>> START COLLECTED MATERIAL
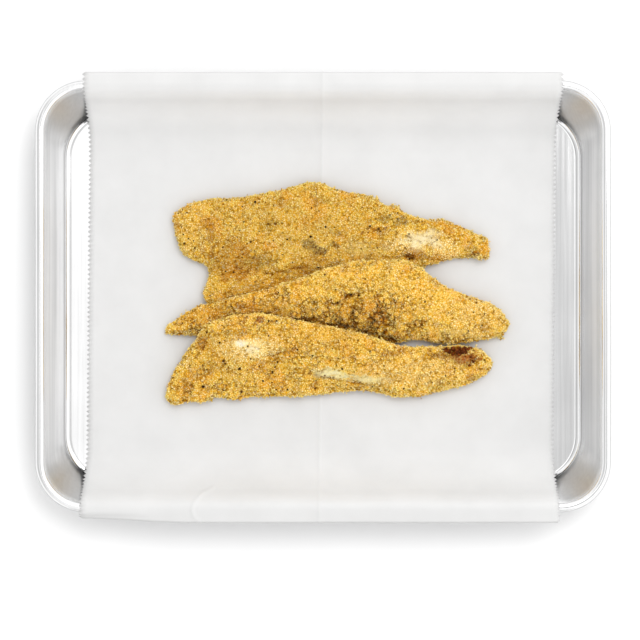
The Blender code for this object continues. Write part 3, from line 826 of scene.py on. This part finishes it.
def pan_profile(height):
    """Each ring's (inset, height, corner radius, satin, painted shade and reflection), from the floor over
    the rim to below.
    """
    top = (BEAD + BEAD * math.sin(WALL_SLOPE), height - BEAD + BEAD * math.cos(WALL_SLOPE))
    foot_height = SHEET + BEND * (1 - math.cos(WALL_SLOPE))
    foot = (top[0] + (top[1] - foot_height) / math.tan(WALL_SLOPE), foot_height)
    centre = (foot[0] + BEND * math.sin(WALL_SLOPE), SHEET + BEND)
    down, wall_side = math.radians(-90), WALL_SLOPE - math.radians(90)
    inside = arc(centre, BEND, down, wall_side, 12)
    outside = arc(centre, BEND + SHEET, wall_side, down, 12)
    meets = math.acos((BEAD - SHEET) / BEAD)
    leaves_wall = WALL_SLOPE + math.radians(90)
    ends = leaves_wall + meets - 2 * math.pi
    bead = arc((BEAD, height - BEAD), BEAD, leaves_wall, ends, BEAD_STEPS)
    wall = [tuple(a + (b - a) * i / 8 for a, b in zip(inside[-1], bead[0])) for i in range(1, 8)]
    rings = []
    for i, place in enumerate(inside + wall):
        # Painted dark reflection lines in the bend.
        dark_line = 0.9 if i in DARK_LINE_RINGS else 0.0
        rings.append((*place, corner_at(*place, foot, top), min(1.0, max(0.0, (i - 9) / 5)), dark_line))
    for i, place in enumerate(bead):
        angle = math.degrees(leaves_wall + (ends - leaves_wall) * i / BEAD_STEPS)
        # Painted shade on the bead's underside, and painted dark reflection lines along the bead.
        under = ease(-angle, -46, -26)
        dark_line = max(math.exp(-(((angle - line) / 3) ** 2)) for line in BEAD_LINES)
        rings.append((*place, RIM_CORNER - place[0], 0.0, max(under, 0.4 * dark_line)))
    # The pan's outside gets full painted shade.
    return rings + [(*place, corner_at(*place, foot, top), 0.5, 1.0) for place in outside]


def pan_ring(half_x, half_y, inset, height, corner):
    """Points round the pan, this far inside the rim's outer edge."""
    straight_x, straight_y = half_x - inset - corner, half_y - inset - corner
    ring = []
    for quarter, (sx, sy) in enumerate([(1, 1), (-1, 1), (-1, -1), (1, -1)]):
        centre = Vector((sx * straight_x, sy * straight_y, height))
        for step in range(CORNER_STEPS + 1):
            angle = math.radians(90) * (quarter + step / CORNER_STEPS)
            ring.append(centre + Vector((math.cos(angle), math.sin(angle), 0)) * corner)
        nx, ny = [(-1, 1), (-1, -1), (1, -1), (1, 1)][quarter]
        end = math.radians(90) * (quarter + 1)
        following = Vector((nx * straight_x, ny * straight_y, height))
        following += Vector((math.cos(end), math.sin(end), 0)) * corner
        start = ring[-1]
        ring += [start.lerp(following, step / SIDE_STEPS) for step in range(1, SIDE_STEPS)]
    return ring


def make_pan():
    """The pan with fine round edges and walls that wander a little, as drawn sheet does."""
    low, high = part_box("pan")
    half_x, half_y = (high.x - low.x) / 2, (high.y - low.y) / 2
    points, rings = [], []
    satin, painted_shade_and_reflection = [], []
    for inset, height, corner, ring_satin, ring_painted_shade_and_reflection in pan_profile(PAN_HEIGHT):
        ring = pan_ring(half_x, half_y, inset, height, corner)
        satin += [ring_satin] * len(ring)
        painted_shade_and_reflection += [ring_painted_shade_and_reflection] * len(ring)
        for point in ring:
            lift = min(1.0, max(0.0, (height - 2 * MM) / (10 * MM)))
            out = Vector((point.x / half_x, point.y / half_y, 0)).normalized()
            wander = noise.noise(Vector((point.x, point.y, point.z * 1.5)) / DENT_SIZE)
            point -= out * DENT * (1 + wander) * lift
        rings.append(range(len(points), len(points) + len(ring)))
        points += ring
    count = len(rings[0])
    faces = []
    for ring, after in zip(rings, rings[1:]):
        for i in range(count):
            following = (i + 1) % count
            faces.append((ring[i], ring[following], after[following], after[i]))
    faces += [tuple(reversed(rings[0])), tuple(rings[-1])]
    made = mesh_object("sheet_pan", points, faces)
    bm = bmesh.new()
    bm.from_mesh(made.data)
    bmesh.ops.recalc_face_normals(bm, faces=bm.faces)
    bm.to_mesh(made.data)
    bm.free()
    made.data.set_sharp_from_angle(angle=math.radians(50))
    places, _ = vertex_arrays(made.data)
    past = np.minimum(abs(places[:, 0]) - half_x, abs(places[:, 1]) - half_y) + RIM_CORNER
    corner = ease(past, -4 * MM, 6 * MM) * satin
    fields = {"satin": satin + corner, "drawn": satin - corner, "painted_shade_and_reflection": painted_shade_and_reflection, "corner": corner}
    for name, values in fields.items():
        attribute = made.data.attributes.new(name, "FLOAT", "POINT")
        attribute.data.foreach_set("value", np.array(values, np.float32))
    return made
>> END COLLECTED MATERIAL
# DIRECTIVE
Restate the first line and every line after it, word for word, stopping once the line with "return rings +" is done.

# ANSWER IN FULL
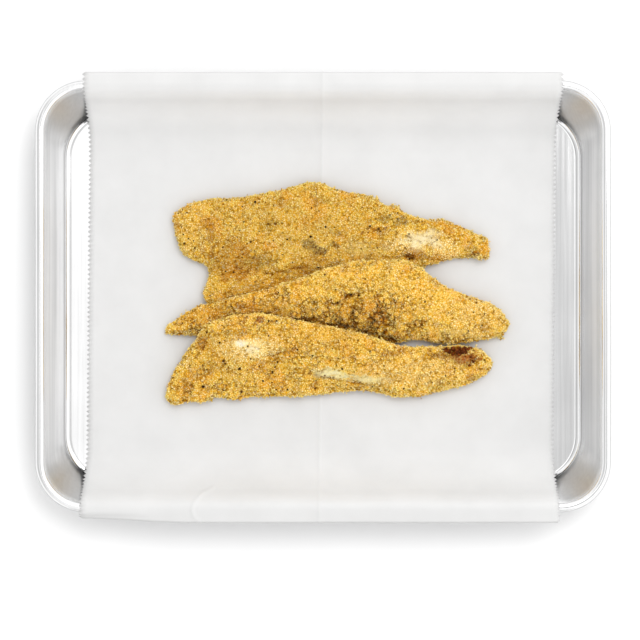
The Blender code for this object continues. Write part 3, from line 826 of scene.py on. This part finishes it.
def pan_profile(height):
    """Each ring's (inset, height, corner radius, satin, painted shade and reflection), from the floor over
    the rim to below.
    """
    top = (BEAD + BEAD * math.sin(WALL_SLOPE), height - BEAD + BEAD * math.cos(WALL_SLOPE))
    foot_height = SHEET + BEND * (1 - math.cos(WALL_SLOPE))
    foot = (top[0] + (top[1] - foot_height) / math.tan(WALL_SLOPE), foot_height)
    centre = (foot[0] + BEND * math.sin(WALL_SLOPE), SHEET + BEND)
    down, wall_side = math.radians(-90), WALL_SLOPE - math.radians(90)
    inside = arc(centre, BEND, down, wall_side, 12)
    outside = arc(centre, BEND + SHEET, wall_side, down, 12)
    meets = math.acos((BEAD - SHEET) / BEAD)
    leaves_wall = WALL_SLOPE + math.radians(90)
    ends = leaves_wall + meets - 2 * math.pi
    bead = arc((BEAD, height - BEAD), BEAD, leaves_wall, ends, BEAD_STEPS)
    wall = [tuple(a + (b - a) * i / 8 for a, b in zip(inside[-1], bead[0])) for i in range(1, 8)]
    rings = []
    for i, place in enumerate(inside + wall):
        # Painted dark reflection lines in the bend.
        dark_line = 0.9 if i in DARK_LINE_RINGS else 0.0
        rings.append((*place, corner_at(*place, foot, top), min(1.0, max(0.0, (i - 9) / 5)), dark_line))
    for i, place in enumerate(bead):
        angle = math.degrees(leaves_wall + (ends - leaves_wall) * i / BEAD_STEPS)
        # Painted shade on the bead's underside, and painted dark reflection lines along the bead.
        under = ease(-angle, -46, -26)
        dark_line = max(math.exp(-(((angle - line) / 3) ** 2)) for line in BEAD_LINES)
        rings.append((*place, RIM_CORNER - place[0], 0.0, max(under, 0.4 * dark_line)))
    # The pan's outside gets full painted shade.
    return rings + [(*place, corner_at(*place, foot, top), 0.5, 1.0) for place in outside]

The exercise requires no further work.